The letters thread is now closed.
  • First: "Short guy not good enough" Now: "Guy with no degree = too retarded for me to date"

    A couple weeks ago, a woman wrote in to Cary complaining about how her husband was too damn short to turn her on.

    Now, we have a woman complaining about how her boyfriend is too uneducated to make her happy.

    My advice to the current LW is the same as it was for the "short hubby" LW: Do right by your man, and let him go. He deserves better than you.

    I have met/known doctors and lawyers who are as stupid and anti-intellectual as they come. How they passed their respective bar exams is a mystery to me...and makes me feel kinda scared about our healthcare/legal systems!!

    I also have met/known people with only a HS education who are incredibly erudite - capable of and passionate for critical thinking, well-versed in literature, art and science...and with nary an air of smug elitism about them.

    ***************

    Is your boyfriend intelligent, LW? I have no idea.

    But if he is as decent a person/mate as you say, then he deserves to be loved and respected. Clearly, you are unable to fulfill the latter requirement, if not the former.

    So get some good karma by breaking up with him and letting him go. He will find true love after you. There are no doubt many women out there who will not get hung up just because he does not have an abbreviation like PhD or MD after his name - they will just see him, love him and be able to respect him because he is a great partner and man.

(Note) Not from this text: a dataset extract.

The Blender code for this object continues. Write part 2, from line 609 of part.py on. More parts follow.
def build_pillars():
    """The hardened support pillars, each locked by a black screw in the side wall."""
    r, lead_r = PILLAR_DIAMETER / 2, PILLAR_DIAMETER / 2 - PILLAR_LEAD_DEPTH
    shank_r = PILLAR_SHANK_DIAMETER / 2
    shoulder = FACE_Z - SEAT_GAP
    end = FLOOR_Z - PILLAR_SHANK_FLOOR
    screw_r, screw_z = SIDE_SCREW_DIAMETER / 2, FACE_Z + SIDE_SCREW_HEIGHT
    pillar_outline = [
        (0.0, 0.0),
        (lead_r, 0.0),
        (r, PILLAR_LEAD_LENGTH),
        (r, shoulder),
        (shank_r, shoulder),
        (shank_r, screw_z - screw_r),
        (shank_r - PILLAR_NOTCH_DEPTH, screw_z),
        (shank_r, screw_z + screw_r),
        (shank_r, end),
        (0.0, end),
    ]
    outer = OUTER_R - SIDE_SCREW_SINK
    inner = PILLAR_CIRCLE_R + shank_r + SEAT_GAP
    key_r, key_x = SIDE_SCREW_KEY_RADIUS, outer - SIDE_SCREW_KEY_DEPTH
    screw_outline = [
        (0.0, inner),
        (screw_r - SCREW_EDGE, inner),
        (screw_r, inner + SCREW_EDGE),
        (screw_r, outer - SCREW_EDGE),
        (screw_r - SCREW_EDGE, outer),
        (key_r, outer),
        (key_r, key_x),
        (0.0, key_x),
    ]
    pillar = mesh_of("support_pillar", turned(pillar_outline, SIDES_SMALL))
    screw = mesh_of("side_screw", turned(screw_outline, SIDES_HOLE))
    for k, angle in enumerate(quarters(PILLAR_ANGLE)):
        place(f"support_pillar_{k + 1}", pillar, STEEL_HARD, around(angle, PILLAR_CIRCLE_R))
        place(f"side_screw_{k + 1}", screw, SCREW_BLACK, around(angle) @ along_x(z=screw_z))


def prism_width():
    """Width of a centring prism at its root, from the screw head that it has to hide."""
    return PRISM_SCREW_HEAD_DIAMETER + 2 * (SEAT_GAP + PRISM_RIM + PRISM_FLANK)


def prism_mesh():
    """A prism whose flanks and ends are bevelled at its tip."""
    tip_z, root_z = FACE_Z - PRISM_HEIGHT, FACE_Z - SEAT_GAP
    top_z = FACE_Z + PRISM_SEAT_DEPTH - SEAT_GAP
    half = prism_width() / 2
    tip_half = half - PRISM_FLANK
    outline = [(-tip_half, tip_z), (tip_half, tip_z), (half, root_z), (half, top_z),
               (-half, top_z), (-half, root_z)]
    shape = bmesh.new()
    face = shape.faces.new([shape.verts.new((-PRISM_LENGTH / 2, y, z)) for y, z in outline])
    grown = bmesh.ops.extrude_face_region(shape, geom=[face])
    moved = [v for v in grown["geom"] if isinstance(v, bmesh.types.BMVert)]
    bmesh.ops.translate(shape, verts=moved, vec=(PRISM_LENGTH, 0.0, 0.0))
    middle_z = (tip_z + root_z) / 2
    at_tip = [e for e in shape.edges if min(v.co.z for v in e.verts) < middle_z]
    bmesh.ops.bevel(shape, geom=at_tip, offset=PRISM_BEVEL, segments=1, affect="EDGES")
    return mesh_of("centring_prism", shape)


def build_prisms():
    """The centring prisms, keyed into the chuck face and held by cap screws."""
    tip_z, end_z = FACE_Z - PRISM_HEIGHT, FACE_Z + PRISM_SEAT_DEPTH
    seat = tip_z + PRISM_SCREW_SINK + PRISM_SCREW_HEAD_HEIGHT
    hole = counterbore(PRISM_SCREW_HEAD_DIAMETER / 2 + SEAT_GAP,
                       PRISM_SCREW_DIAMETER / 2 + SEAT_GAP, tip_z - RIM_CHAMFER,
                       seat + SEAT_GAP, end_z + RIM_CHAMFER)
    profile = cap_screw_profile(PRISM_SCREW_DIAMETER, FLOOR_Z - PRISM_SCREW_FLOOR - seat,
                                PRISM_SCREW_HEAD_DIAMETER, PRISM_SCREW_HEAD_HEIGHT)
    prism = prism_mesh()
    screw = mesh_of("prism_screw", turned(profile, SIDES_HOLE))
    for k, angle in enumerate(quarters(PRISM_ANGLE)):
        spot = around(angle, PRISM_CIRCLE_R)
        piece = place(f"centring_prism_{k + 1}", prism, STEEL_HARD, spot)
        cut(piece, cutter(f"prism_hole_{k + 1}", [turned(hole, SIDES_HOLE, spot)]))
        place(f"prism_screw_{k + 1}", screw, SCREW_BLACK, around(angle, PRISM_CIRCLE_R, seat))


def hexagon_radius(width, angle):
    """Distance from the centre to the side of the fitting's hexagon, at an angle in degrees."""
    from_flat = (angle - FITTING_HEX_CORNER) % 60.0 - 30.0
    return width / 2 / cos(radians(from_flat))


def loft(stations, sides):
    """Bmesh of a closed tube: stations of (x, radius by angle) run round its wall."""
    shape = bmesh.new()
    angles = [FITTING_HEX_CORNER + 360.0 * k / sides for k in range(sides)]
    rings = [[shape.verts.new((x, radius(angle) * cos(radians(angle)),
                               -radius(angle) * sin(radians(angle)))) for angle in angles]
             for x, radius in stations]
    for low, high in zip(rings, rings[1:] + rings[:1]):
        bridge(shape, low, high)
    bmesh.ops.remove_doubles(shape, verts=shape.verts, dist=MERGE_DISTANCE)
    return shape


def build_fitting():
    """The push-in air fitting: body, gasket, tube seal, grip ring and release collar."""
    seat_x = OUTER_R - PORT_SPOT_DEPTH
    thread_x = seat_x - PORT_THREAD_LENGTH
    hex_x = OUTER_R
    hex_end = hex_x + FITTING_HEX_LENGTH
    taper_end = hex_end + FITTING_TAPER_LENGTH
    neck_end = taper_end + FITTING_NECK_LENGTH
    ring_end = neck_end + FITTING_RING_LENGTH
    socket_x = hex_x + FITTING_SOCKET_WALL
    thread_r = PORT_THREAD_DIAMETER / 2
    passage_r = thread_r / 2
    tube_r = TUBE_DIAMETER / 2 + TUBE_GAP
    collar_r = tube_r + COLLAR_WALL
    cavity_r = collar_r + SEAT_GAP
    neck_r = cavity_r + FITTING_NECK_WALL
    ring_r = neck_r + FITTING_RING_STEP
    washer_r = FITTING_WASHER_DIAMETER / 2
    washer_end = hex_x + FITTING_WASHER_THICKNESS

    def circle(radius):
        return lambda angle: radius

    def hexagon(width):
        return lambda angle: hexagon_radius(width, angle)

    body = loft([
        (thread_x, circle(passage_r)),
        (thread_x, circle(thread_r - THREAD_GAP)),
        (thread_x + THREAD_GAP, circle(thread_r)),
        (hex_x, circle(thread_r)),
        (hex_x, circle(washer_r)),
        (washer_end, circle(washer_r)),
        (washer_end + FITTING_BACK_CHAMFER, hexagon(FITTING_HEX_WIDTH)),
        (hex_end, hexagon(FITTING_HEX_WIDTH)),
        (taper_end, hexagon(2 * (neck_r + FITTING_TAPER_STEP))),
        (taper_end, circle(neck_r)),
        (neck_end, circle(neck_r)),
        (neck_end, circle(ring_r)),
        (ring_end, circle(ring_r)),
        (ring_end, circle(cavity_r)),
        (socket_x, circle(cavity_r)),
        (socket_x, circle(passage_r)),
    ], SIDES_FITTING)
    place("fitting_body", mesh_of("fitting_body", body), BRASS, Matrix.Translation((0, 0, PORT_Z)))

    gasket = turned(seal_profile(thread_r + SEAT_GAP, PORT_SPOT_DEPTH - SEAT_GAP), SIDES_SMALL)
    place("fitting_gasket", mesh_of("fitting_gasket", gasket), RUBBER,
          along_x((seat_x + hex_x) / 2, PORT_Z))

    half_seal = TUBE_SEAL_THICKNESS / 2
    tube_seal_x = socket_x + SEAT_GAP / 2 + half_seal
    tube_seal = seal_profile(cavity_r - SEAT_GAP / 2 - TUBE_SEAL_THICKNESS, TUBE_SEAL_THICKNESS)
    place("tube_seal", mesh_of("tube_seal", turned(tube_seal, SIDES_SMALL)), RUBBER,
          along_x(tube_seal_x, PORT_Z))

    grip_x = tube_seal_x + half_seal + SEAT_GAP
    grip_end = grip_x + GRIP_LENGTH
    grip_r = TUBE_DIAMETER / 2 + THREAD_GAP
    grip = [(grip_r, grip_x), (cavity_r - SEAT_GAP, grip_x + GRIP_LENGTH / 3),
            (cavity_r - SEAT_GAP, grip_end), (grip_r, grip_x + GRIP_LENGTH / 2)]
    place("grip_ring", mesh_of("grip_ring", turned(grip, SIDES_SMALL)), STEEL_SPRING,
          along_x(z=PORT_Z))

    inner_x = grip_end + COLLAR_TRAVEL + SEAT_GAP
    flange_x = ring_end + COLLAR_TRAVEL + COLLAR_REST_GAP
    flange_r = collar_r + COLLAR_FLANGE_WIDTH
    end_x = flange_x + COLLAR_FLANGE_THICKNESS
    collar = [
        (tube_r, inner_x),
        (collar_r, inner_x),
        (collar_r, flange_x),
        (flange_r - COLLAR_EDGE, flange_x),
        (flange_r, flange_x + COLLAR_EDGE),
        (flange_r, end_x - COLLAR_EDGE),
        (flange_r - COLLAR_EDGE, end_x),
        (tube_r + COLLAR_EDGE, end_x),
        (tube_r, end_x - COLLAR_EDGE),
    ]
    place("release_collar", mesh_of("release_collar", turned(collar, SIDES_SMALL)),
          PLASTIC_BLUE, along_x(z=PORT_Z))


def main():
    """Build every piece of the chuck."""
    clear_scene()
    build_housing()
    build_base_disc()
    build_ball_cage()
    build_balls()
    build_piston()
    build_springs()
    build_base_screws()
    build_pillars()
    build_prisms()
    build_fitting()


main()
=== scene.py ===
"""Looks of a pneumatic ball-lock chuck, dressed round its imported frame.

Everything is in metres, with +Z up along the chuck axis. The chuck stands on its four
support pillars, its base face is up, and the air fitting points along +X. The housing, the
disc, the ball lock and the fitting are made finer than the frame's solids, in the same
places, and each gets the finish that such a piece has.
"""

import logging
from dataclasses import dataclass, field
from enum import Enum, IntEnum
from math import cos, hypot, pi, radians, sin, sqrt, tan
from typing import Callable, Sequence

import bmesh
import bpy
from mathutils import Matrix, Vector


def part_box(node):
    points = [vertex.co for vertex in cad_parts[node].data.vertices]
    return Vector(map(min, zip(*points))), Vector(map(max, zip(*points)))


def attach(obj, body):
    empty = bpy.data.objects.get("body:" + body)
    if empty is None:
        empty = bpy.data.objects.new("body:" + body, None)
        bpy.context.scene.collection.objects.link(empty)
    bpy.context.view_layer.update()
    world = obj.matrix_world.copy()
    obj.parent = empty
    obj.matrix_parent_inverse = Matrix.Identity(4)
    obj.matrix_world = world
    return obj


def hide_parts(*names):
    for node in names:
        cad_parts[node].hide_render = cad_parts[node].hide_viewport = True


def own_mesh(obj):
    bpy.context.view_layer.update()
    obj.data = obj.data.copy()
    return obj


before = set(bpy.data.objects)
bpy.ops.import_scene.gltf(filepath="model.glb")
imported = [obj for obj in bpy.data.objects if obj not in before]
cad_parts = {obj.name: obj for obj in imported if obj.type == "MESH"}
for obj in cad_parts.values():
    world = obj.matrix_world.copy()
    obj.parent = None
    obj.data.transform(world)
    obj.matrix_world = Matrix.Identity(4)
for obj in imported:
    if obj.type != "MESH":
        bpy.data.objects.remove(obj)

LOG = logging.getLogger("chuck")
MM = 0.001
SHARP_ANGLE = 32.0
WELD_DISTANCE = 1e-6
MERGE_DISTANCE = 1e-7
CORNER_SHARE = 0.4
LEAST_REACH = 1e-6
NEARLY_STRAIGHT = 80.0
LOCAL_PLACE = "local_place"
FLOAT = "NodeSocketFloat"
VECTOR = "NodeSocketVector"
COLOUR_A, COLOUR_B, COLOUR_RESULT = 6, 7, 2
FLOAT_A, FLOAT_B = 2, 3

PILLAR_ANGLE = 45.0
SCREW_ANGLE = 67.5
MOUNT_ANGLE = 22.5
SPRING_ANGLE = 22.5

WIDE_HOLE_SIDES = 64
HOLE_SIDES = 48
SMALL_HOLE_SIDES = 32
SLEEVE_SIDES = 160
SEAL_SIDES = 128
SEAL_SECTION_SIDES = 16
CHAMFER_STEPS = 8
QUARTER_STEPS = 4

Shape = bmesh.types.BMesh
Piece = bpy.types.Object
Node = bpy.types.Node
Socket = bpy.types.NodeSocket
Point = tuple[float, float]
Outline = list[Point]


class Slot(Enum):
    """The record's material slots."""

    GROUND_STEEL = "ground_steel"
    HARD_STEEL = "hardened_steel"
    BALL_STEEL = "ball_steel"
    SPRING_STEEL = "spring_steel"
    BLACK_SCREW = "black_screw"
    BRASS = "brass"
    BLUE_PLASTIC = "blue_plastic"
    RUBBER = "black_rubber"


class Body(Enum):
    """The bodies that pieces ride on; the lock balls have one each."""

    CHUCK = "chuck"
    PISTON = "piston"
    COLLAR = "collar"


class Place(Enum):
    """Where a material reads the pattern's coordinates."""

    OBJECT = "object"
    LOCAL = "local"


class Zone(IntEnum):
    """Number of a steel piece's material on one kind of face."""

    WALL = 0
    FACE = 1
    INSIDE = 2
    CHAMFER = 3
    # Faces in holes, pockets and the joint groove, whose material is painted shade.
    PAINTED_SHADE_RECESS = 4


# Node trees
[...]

    And you? Make yourself happy by going back to dating your fellow "book-larn'd" academics...JDs, PhDs, MDs, BVDs etc etc. Sure, many of them may turn out to be supremely arrogant, anal-retentive, hyper-competitive with you and insecure...but at least you can respect their education credentials.

    Meanwhile, your reads-at-a-12th-grade level ex will probably be ultimately happy; and if there is any justice in the world, that is all that matters.

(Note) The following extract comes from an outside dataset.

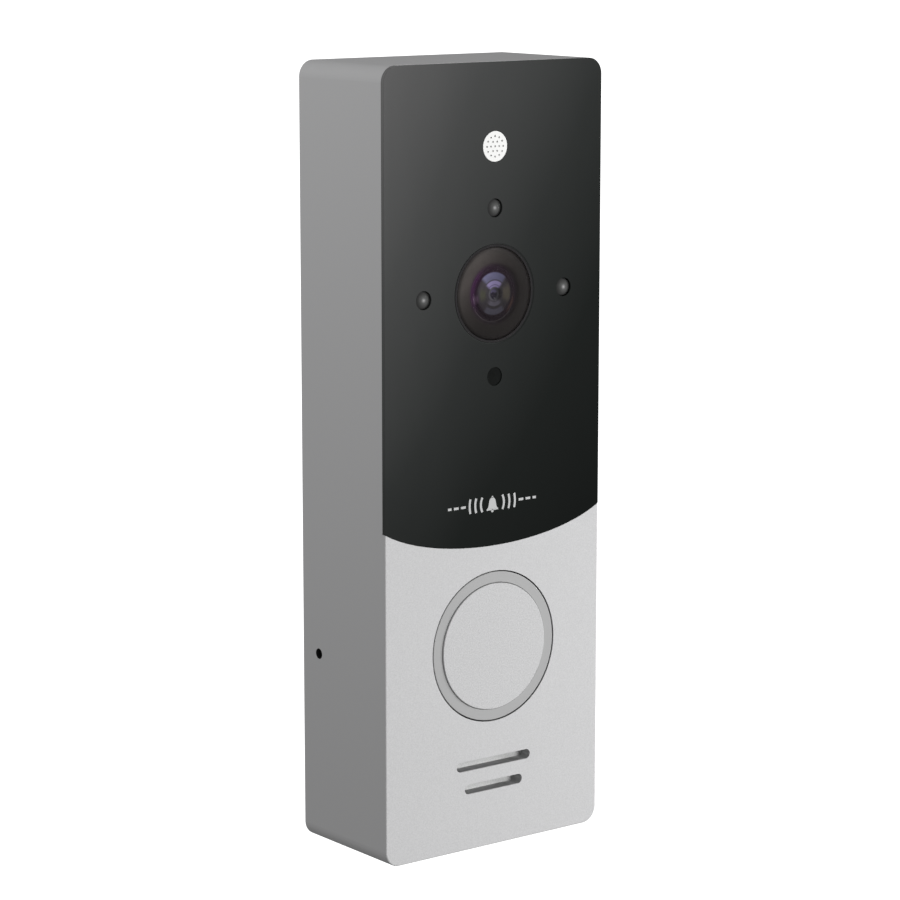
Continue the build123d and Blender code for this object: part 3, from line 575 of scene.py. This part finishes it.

    P.S. - Rent and watch the movie "Good Will Hunting" sometime. And in doing so, realise that you may be disposing of Will Hunting in favor of the Ivy League Ponytail-Poseur. Do you like apples, LW??

  • I read something once that struck me as rather wise...

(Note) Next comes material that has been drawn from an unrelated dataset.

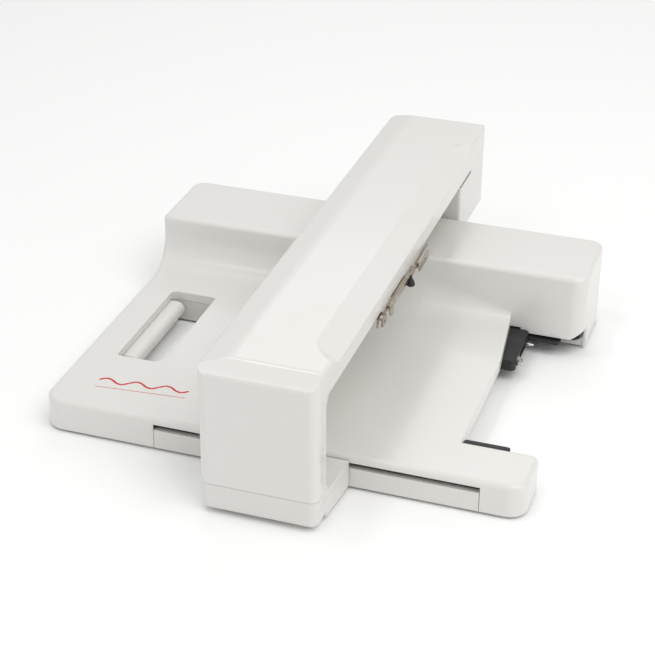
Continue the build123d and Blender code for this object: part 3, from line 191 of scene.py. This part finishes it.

    There are not all that many people who come to the end of their life and say "You know, I wish I had spent more time at the office".

    There are those who live to work and those who work to live.

    I suspect that your boyfriend is in the latter group.

    Perhaps you should figure out which group you belong to.

  • doubtful

    You don't have the same values. You're very achievement oriented. Regardless of whether you look back on any given achievement in 20 years time and think it was the right one, you're driven to notch 'em up. If you decide in 20 years that becoming a doctor wasn't really the right thing for you, you'll switch to a different set of achievements to strive after. No judgment intended in those statements good or bad, it's just who you are, it's how you're wired. It's how you structure your life, it's what you *do*. The specifics don't matter so much, you're driven to be achieving, doing your best, 24x7.

    He's not.

    You can be a great couple for awhile, you can honestly respect him for his intelligence (not all smart people go to college, not everyone who goes to college is smart) and his happy life that is successful by his own measure. But the tension in values won't go away. It's not what he does (or what you do) it's what he wants compared to what you want.

    If you want to have a chance of this relationship succeeding, you need to really get deep down into what he does want. How does he measure success? How does he measure happiness? You can admire his measures, but can you share them? I can read your measure of life from your letter, but not his. What does he want?

    I submit that if you can't share his measures of success and happiness the long term prognosis of your relationship is doubtful.

  • Can she accept that he might be exactly who is now... forever?

    The LW might do a couple things.

    One thing would be to contemplate accepting that her bf will never change significantly, that he'll forever be who he is right now. Can she let go of the pushing, the urging him to be better, the encouragement to take advantage of his gifts? How does that feel? What would it take for her to completely stop trying to change him into someone else?

    The second thing would be to look ahead at the professional life she might have and his role in it. Accepting that the person he is right now is who he's going to be forever... can she proudly introduce him to her associates at parties? Can she be thrilled that he's sitting next to her at dinner in another doctor's plush dining room somewhere? Assuming she ends up there, can she be comfortable moving up in the world, being the one with the money and probably the drive to live an ever more upscale life while he takes whatever comes along? How will they each feel about that?

    Can she do all that and still feel like she's the luckiest gal in the world because she has him?

  • Happiness with a less-educated fella

    I'm going to echo many other posts here and say that there's hope for this relationship, depending on the details. My own experience is proof.

    I'm a very ambitious science PhD and professor while my husband has an associate's degree and a decent, but not all-consuming job, not really something you'd even call a career. My career has always been extremely important to me, whereas his goal in working is to make enough money doing something he doesn't hate in order to enjoy the rest of his life. Now that we have young children, he works less and spends more time with them. For a while, he was even a stay-home dad. You might say he lacks ambition, at least where work is concerned, but that sure doesn't mean he's letting his life slip by him without even trying. He's an extremely intelligent person with non-work interests about which he is passionate (it would be another story if he were a dull-witted couch potato). We've been together for 16 years, and it's been near-perfect all the way.

    Honestly, although I'd have supported him if he wanted to go back to school, etc., I feel very lucky that he is so much less career-oriented than me. Comparing myself with my colleagues in different situations, it seems like especially for women, it's a lot easier to be successful in your work when you're the only major career in the family.